L’épisode croquignolesque du retournement de binôme à la mairie de Marseille ne va pas redonner confiance en la démocratie. À croire que les électeurs qui restent chez eux sont plus sages que ceux qui vont voter. Mettre un bulletin dans l’urne est un geste grave, sérieux, réfléchi, volontaire. Je prends un bulletin, il porte un nom et je délègue mon pouvoir de citoyen à cette personne en haut de la liste. Depuis Tocqueville cela s’appelle la démocratie.
Les élections aux maires de secteurs avaient déjà démontré combien ce choix de l’électeur comptait pour peu de chose.

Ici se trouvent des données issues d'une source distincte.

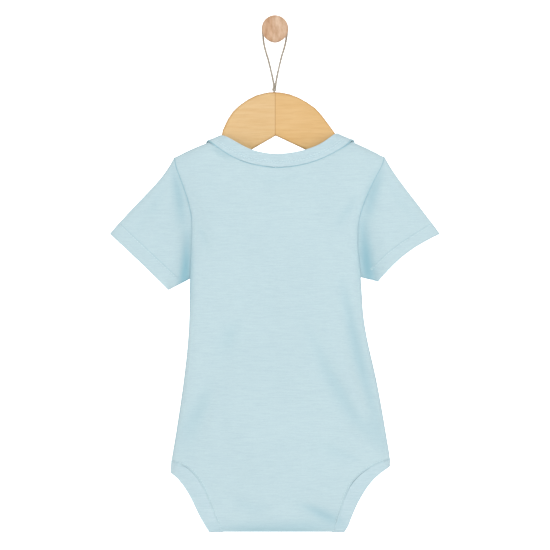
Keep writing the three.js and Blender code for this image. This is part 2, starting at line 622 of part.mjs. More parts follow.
// One strip round a leg opening: the flap's end, the crotch fold, the back, the side, the front, the tab's end
function legBinding(name) {
  const rows = LEG[name];
  const last = rows.at(-1);
  const steps = Array.from({ length: BAND_ACROSS + 1 }, (_, i) => i / BAND_ACROSS);
  const across = (place) => steps.map((t) => place(lerp(last.seamX, last.edgeX, t)));
  const onLeg = (row, face) =>
    steps.map((t) => {
      const z = lerp(row.seamZ, row.edgeZ, t);
      const atSide = row === rows[0];
      const x = atSide ? xAtDepth(SIDES[name], SIDE_SEAM_HALF_GAP, face, z) : lerp(row.seamX, row.edgeX, t);
      return faced(x, z, face);
    });
  const strip = [
    ...FLAP_ROWS.map((z) => across((x) => foldPoint(x, Math.PI, z))),
    ...FOLD_TURNS.map((turn) => across((x) => foldPoint(x, turn))),
    ...[...rows].reverse().map((row) => onLeg(row, -1)),
    ...rows.map((row) => onLeg(row, 1)),
    across((x) => faced(x, TAB_END_Z, 1)),
  ];
  if (name === "right") strip.reverse();
  const grid = strip[0].map((_, i) => strip.map((section) => section[i]));
  return wall(grid, () => BAND_PROUD, () => BAND_PROUD - BAND);
}

// A sleeve: a ring of places at the armhole seam, just off the panels' edges, joined to a flat oval at the cuff
function sleeve(name) {
  const shape = SLEEVE[name];
  const side = SIDES[name];
  const ring = Array.from({ length: 2 * SLEEVE_HALF_RING }, (_, k) => {
    const face = k <= SLEEVE_HALF_RING ? -1 : 1;
    const station = k <= SLEEVE_HALF_RING ? k : 2 * SLEEVE_HALF_RING - k;
    const down = (STATIONS[station] - STATIONS[0]) / (STATIONS[SLEEVE_HALF_RING] - STATIONS[0]);
    const even = (1 - Math.cos((Math.PI * station) / SLEEVE_HALF_RING)) / 2;
    return { face, station, down: lerp(down, even, 0.6) };
  });
  const seam = ring.map(({ face, station }) => {
    const z = STATIONS[station];
    const depth = armholeDepth(z);
    const at = (d) => {
      const x = xAtDepth(side, Math.max(d, 0), face, z);
      return station === 0 ? shellPoint(x, face * 1e-6) : shellPoint(x, arcAt(x, z, face));
    };
    const onSeam = at(depth);
    const beyond = at(Math.max(depth - 0.3, 0)).sub(onSeam);
    if (station === 0) beyond.set(side * 0.9, 0, -0.45);
    if (station === SLEEVE_HALF_RING) beyond.set(side, 0, 0);
    const nearUnderarm = station > SLEEVE_HALF_RING - 3;
    if (nearUnderarm) beyond.setLength(1).setZ(UNDERARM_LIFT);
    const start = onSeam.clone().addScaledVector(beyond.normalize(), nearUnderarm ? UNDERARM_GAP : ARMHOLE_GAP);
    const arc = station === 0 ? 0 : arcAt(onSeam.x, z, face);
    if (z > SHOULDER_END_Z) start.normal = onShell(onSeam.x, arc).normal;
    return start;
  });
  const topLine = new THREE.Vector2(shape.topX - seam[0].x, shape.topZ - seam[0].z).normalize();
  const span = new THREE.Vector2(shape.lowX - shape.topX, shape.lowZ - shape.topZ);
  const rows = SLEEVE_SHARES.map((t) =>
    seam.map((from, k) => {
      const { face, down } = ring[k];
      const squared = Math.sqrt(Math.max(0, 1 - (2 * down - 1) ** 2)) ** (2 / SLEEVE_SQUARE);
      const hollow = shape.cuffHollow * Math.sin(Math.PI * down);
      const cuffX = shape.topX + span.x * down - (side * span.length() * hollow) / 60;
      const cuffZ = shape.topZ + span.y * down + (span.length() * hollow) / 60;
      const bow = shape.bow * 9.48 * t * (1 - t) ** 3 * (1 - down);
      const opened = ease(t * SLEEVE_OPENS_BY + t * t * (1 - SLEEVE_OPENS_BY));
      const depth = lerp(Math.abs(from.y - MIDDLE_Y), SLEEVE_DEPTH * squared, opened);
      if (t === 0) return from;
      return new THREE.Vector3(
        lerp(from.x, cuffX, t) + side * topLine.y * bow,
        MIDDLE_Y + face * depth,
        lerp(from.z, cuffZ, t) - Math.abs(topLine.x) * bow,
      );
    }),
  );
  const proud = SLEEVE_SHARES.map((t) => (t > HEM_STARTS ? HEM_PROUD : 0));
  if (name === "left") {
    rows.reverse();
    proud.reverse();
  }
  return wall(rows, (p, i) => proud[i], (p, i) => -CLOTH - proud[i], true);
}

// Booleans on closed solids
function solidOf(geometry) {
  const bare = geometry.clone().deleteAttribute("normal").deleteAttribute("uv");
  const source = mergeVertices(bare);
  const mesh = new wasm.Mesh({
    numProp: 3,
    vertProperties: new Float32Array(source.attributes.position.array),
    triVerts: new Uint32Array(source.index.array),
  });
  return new wasm.Manifold(mesh);
}
function geometryOf(solid) {
  const mesh = solid.getMesh();
  const geometry = new THREE.BufferGeometry();
  geometry.setAttribute("position", new THREE.BufferAttribute(new Float32Array(mesh.vertProperties), 3));
  geometry.setIndex(Array.from(mesh.triVerts));
  geometry.computeVertexNormals();
  return geometry;
}

// Snaps stand square to the cloth: each is placed by a turn that takes the Y axis onto the shell's normal.
const SNAP_X = [-1, 0, 1].map((i) => SNAP_CENTRE_X + i * SNAP_SPACING);
function atSnap(x, geometry) {
  const seat = faced(x, SNAP_Z, 1);
  const turn = new THREE.Quaternion().setFromUnitVectors(new THREE.Vector3(0, 1, 0), seat.normal);
  return geometry.applyQuaternion(turn).translate(seat.x, seat.y, seat.z);
}

// Holes for the snaps' posts
function punched(geometry) {
  let solid = solidOf(geometry);
  for (const x of SNAP_X) {
    const radius = SNAP_POST_RADIUS + SEAM_GAP;
    const drill = new THREE.CylinderGeometry(radius, radius, 12, 10);
    solid = solid.subtract(solidOf(atSnap(x, drill)));
  }
  return geometryOf(solid);
}

// A snap, fastened: a cap outside the tab, a post, a wider part between tab and flap, a ring inside the flap
function snap(x) {
  const tabOut = SEAM_GAP + SNAP_EASE;
  const tabIn = -CLOTH - SEAM_GAP;
  const flapOut = -FLAP_INSET + SEAM_GAP;
  const flapIn = -FLAP_INSET - CLOTH - SEAM_GAP - SNAP_EASE;
  const profile = [
    [0, flapIn - SNAP_HEIGHT],
    [SNAP_RADIUS - 0.6, flapIn - SNAP_HEIGHT],
    [SNAP_RADIUS - 0.2, flapIn],
    [SNAP_POST_RADIUS, flapIn],
    [SNAP_POST_RADIUS, flapOut],
    [SNAP_RADIUS - 1, flapOut],
    [SNAP_RADIUS - 1, tabIn],
    [SNAP_POST_RADIUS, tabIn],
    [SNAP_POST_RADIUS, tabOut],
    [SNAP_RADIUS, tabOut],
    [SNAP_RADIUS - 0.1, tabOut + SNAP_HEIGHT * 0.6],
    [SNAP_RADIUS - 1, tabOut + SNAP_HEIGHT],
    [0, tabOut + SNAP_HEIGHT],
  ];
  return atSnap(x, turned(profile, 16));
}

// A closed turned solid round the Y axis, from a profile of radius and y that starts and ends on the axis
function turned(profile, segments) {
  const lathe = new THREE.LatheGeometry(profile.map(([radius, y]) => new THREE.Vector2(radius, y)), segments);
  return geometryOf(solidOf(lathe));
}

function pegGeometry() {
  const profile = [[0, -PEG.length]];
  for (let i = 0; i <= 5; i++) {
    const turn = (Math.PI / 2) * (i / 5);
    const radius = PEG.head - PEG.round + PEG.round * Math.sin(turn);
    profile.push([radius, -PEG.length + PEG.round * (1 - Math.cos(turn))]);
  }
  const headBack = -PEG.length + PEG.headLength;
  profile.push([PEG.head, headBack - 0.8], [PEG.head - 0.8, headBack]);
  profile.push([PEG.neck, headBack], [PEG.neck, 0], [0, 0]);
  return turned(profile, 40);
}

function hangerGeometry() {
  const arms = [-1, 1].map((side) => HANGER_TOP.filter((row) => Math.sign(row.x) === side));
  const outline = new THREE.Shape();
  const top = new THREE.SplineCurve(HANGER_DOME.map((row) => new THREE.Vector2(row.x, row.z))).getPoints(20);
  const below = (row) => new THREE.Vector2(row.x, ridgeZ(row.x) - row.below);
  const end = (rows) => rows.map((row) => new THREE.Vector2(row.x, row.z));
  outline.setFromPoints([
    ...arms[0].map(below),
    ...top,
    ...arms[1].map(below),
    ...end(HANGER_END.right),
    new THREE.Vector2(HANGER.centreX, HANGER.notchZ),
    ...end(HANGER_END.left),
  ]);
  const board = new THREE.ExtrudeGeometry(outline, {
    depth: HANGER.thickness - 2 * HANGER.round,
    bevelThickness: HANGER.round,
    bevelSize: HANGER.round,
    bevelOffset: -HANGER.round,
    bevelSegments: 3,
  });
  board.translate(0, 0, -HANGER.thickness / 2 + HANGER.round);
  board.rotateX(Math.PI / 2);
  board.translate(0, MIDDLE_Y, 0);
  const hole = new THREE.CylinderGeometry(TWINE_RADIUS + 0.4, TWINE_RADIUS + 0.4, 2 * HANGER.hole, 12);
  hole.rotateX(Math.PI / 2);
  hole.translate(TWINE.knotX, MIDDLE_Y, TWINE.knotZ);
  return geometryOf(solidOf(board).subtract(solidOf(hole)));
}

// The twine: a loop over the peg's neck, its knot, and its tail in the hanger's hole
function twineGeometry() {
  const round = PEG.neck + TWINE_RADIUS + SEAM_GAP + 0.1;
  const over = Array.from({ length: 13 }, (_, i) => {
    const turn = Math.PI * (1.04 - (1.08 * i) / 12);
    return new THREE.Vector3(round * Math.cos(turn), MIDDLE_Y, round * Math.sin(turn));
  });
  const strand = (rows) => rows.map((row) => new THREE.Vector3(row.x, MIDDLE_Y + row.forward, row.z));
  const path = [...strand(TWINE.left), ...over, ...strand(TWINE.right)];
  const curve = new THREE.CatmullRomCurve3(path, false, "centripetal");
  const loop = solidOf(capped(new THREE.TubeGeometry(curve, 72, TWINE_RADIUS, 8, false), 8));
  const knot = new THREE.SphereGeometry(TWINE.knotRadius, 12, 8);
  knot.translate(TWINE.knotX, MIDDLE_Y, TWINE.knotZ);
  const tail = new THREE.CylinderGeometry(TWINE_RADIUS, TWINE_RADIUS, HANGER.hole - 1, 8);
  tail.rotateX(Math.PI / 2);
  tail.translate(TWINE.knotX, MIDDLE_Y, TWINE.knotZ - (HANGER.hole - 1) / 2);
  return geometryOf(loop.add(solidOf(knot)).add(solidOf(tail)));
}

// Closes both ends of a tube with a fan of triangles.
function capped(tube, sides) {
  const position = tube.attributes.position;
  const ring = sides + 1;
  const last = position.count - ring;
  const index = Array.from(tube.index.array);
  const centre = (start) => {
    const middle = new THREE.Vector3();
    for (let i = 0; i < sides; i++) middle.add(new THREE.Vector3().fromBufferAttribute(position, start + i));
    return middle.divideScalar(sides);
  };
  const centres = [centre(0), centre(last)];
  const points = [...position.array, ...centres.flatMap((p) => [p.x, p.y, p.z])];
  for (let i = 0; i < sides; i++) {
    index.push(position.count, i, i + 1);
    index.push(position.count + 1, last + i + 1, last + i);
  }
  const closed = new THREE.BufferGeometry();
  closed.setAttribute("position", new THREE.Float32BufferAttribute(points, 3));
  closed.setIndex(index);
  return closed;
}

const MATERIALS = {
  jersey: { color: 0xc8dee4, roughness: 0.95 },
  rib: { color: 0xcae1e8, roughness: 0.95 },
  hangerWood: { color: 0xeac38a, roughness: 0.5 },
  pegWood: { color: 0xd9b394, roughness: 0.6 },
  twine: { color: 0xb9ad9c, roughness: 0.95 },
  snap: { color: 0xdfe9ec, roughness: 0.35 },
};
const bodysuit = new THREE.Group();
function add(name, geometry, material) {
  const mesh = new THREE.Mesh(geometry, new THREE.MeshStandardMaterial(MATERIALS[material]));
  mesh.name = name;
  bodysuit.add(mesh);
}

add("back_panel", backPanel(), "jersey");
add("front_panel", frontPanel(), "jersey");
add("sleeve_left", sleeve("left"), "jersey");
add("sleeve_right", sleeve("right"), "jersey");
add("back_neck_band", neckBand(BACK_NECK, BACK_BAND_SHARES, bandRoll), "rib");
add("front_neck_band", neckBand(FRONT_NECK, FRONT_BAND_SHARES, (p) => -lapInset(p.z)), "rib");
add("leg_binding_left", legBinding("left"), "rib");
add("leg_binding_right", legBinding("right"), "rib");
["snap_left", "snap_middle", "snap_right"].forEach((name, i) => add(name, snap(SNAP_X[i]), "snap"));
add("hanger", hangerGeometry(), "hangerWood");
add("twine", twineGeometry(), "twine");
add("wall_peg", pegGeometry(), "pegWood");

export default bodysuit;
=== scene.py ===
"""Looks of a baby bodysuit that hangs on a wooden hanger, whose twine loop goes over a wooden wall peg.
Metres, +Z up, in the frame of the CAD part. The garment's back faces -Y, towards the camera."""
import math

import bmesh
import bpy
import numpy as np
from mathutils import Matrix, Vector
from mathutils.bvhtree import BVHTree


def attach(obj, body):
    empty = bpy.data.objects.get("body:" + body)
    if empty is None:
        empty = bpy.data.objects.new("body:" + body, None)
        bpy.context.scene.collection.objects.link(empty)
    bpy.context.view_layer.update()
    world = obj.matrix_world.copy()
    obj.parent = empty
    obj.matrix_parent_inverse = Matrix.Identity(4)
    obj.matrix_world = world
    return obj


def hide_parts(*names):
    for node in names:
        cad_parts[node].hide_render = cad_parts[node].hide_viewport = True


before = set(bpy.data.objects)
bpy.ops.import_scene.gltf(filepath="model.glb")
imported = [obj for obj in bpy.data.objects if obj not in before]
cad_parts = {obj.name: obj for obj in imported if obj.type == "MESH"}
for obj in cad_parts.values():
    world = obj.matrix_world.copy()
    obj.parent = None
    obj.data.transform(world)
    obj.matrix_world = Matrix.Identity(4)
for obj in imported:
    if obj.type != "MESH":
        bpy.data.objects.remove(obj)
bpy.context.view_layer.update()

MM = 0.001
MIDDLE_Y = -30.0

# The photo's frame: 550 mm across at the garment's middle, seen straight on
VIEW_WIDTH_MM = 550.0
CAMERA_X_MM = 0.0
CAMERA_Z_MM = -245.5
CAMERA_DISTANCE_MM = 3000.0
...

Un général fit campagne dans le 13/14, le général de gendarmerie David Galtier et finalement parti faire sa carrière à la Métropole après que les électeurs eurent voté pour ce chantre de la sécurité. Benoît Payan avait juré que candidat dans le 2/3, il serait le porte-parole de ces quartiers les plus pauvres de Marseille, il disparut de la mairie et laissa la place à un de ses alter ego sorti de nulle part, invisible pendant la campagne, placé en fin de liste qui reçut l’écharpe parce qu’il avait fait ses classes aux jeunesses socialistes. Surprise, surprise !
Sophie Camard a, elle, tenu à assumer sa place de maire de secteur
Seule dans cet univers, surdéterminé par un mode de scrutin aussi pervers que persistant, Sophie Camard a, elle, tenu à assumer sa place de maire de secteur. Mais son second de liste qui était le garant d’une nécessaire politique de logement fila vers la maire centrale laissant la place, surprise, surprise ! à un militant communiste. Sur 8 maires de secteurs seuls deux étaient en tête de liste.
Enfin, l’élection même de Michèle Rubirola fut un mélodrame. Le Printemps marseillais avait plus de 13 000 voix d’avance et Samia Ghali en comptabilisait 5 000, mais elle fut, pendant une journée tragicomique, faiseuse de maire et a imposé ses conditions, son poste fourre-tout et ses amis à des délégations prestigieuses.
L’épisode de ce 15 décembre est l’avatar de ce mode de scrutin. En toute logique les Marseillais ont choisi de voter pour une femme, dégagée des partis, de sensibilité écologiste comme à Lyon, Bordeaux, Strasbourg, Poitiers et rompant avec les pratiques anciennes.
Ce vote, clair, sans ambiguïté, aboutit à désigner un homme politique, formé à l’école socialiste marseillaise, élu d’un parti devenu crépusculaire et écologiste par conversion récente. Le Printemps marseillais était coincé dans ce choix, car une remise en cause du fameux binôme aurait relancé les discussions avec Samia Ghali qui aurait mal supporté une alliance avec, et derrière, Olivia Fortin. La nouvelle élection des adjoints pourrait d’ailleurs réservé des surprises…
« Il y a dans ce jeu de bonneteau présenté comme naturel, voire novateur un mépris de l’électeur »
Michèle Rubirola a délivré pour partir un joli discours, certainement peaufiné avec son cabinet. Mais, comment peut-elle découvrir aujourd’hui que la ville est dans un état lamentable, que le patrimoine est à vau-l’eau, que le personnel est sans capitaine ? Elle aurait pu lire Gomet, ou d’autres, tout était écrit.
Quant à la dureté du job, c’est une telle évidence que l’on ne fera croire à personne que celle qui milite depuis 1970, qui a rejoint les Verts en 2002 et donc connu toutes leurs batailles fratricides, découvre aujourd’hui la dureté du monde. Et du microcosme partisan. La naïveté a des limites.
Il y a dans ce jeu de bonneteau présenté comme naturel, voire novateur un mépris de l’électeur et de son choix souverain. Dommage pour Marseille. Dommage pour la démocratie.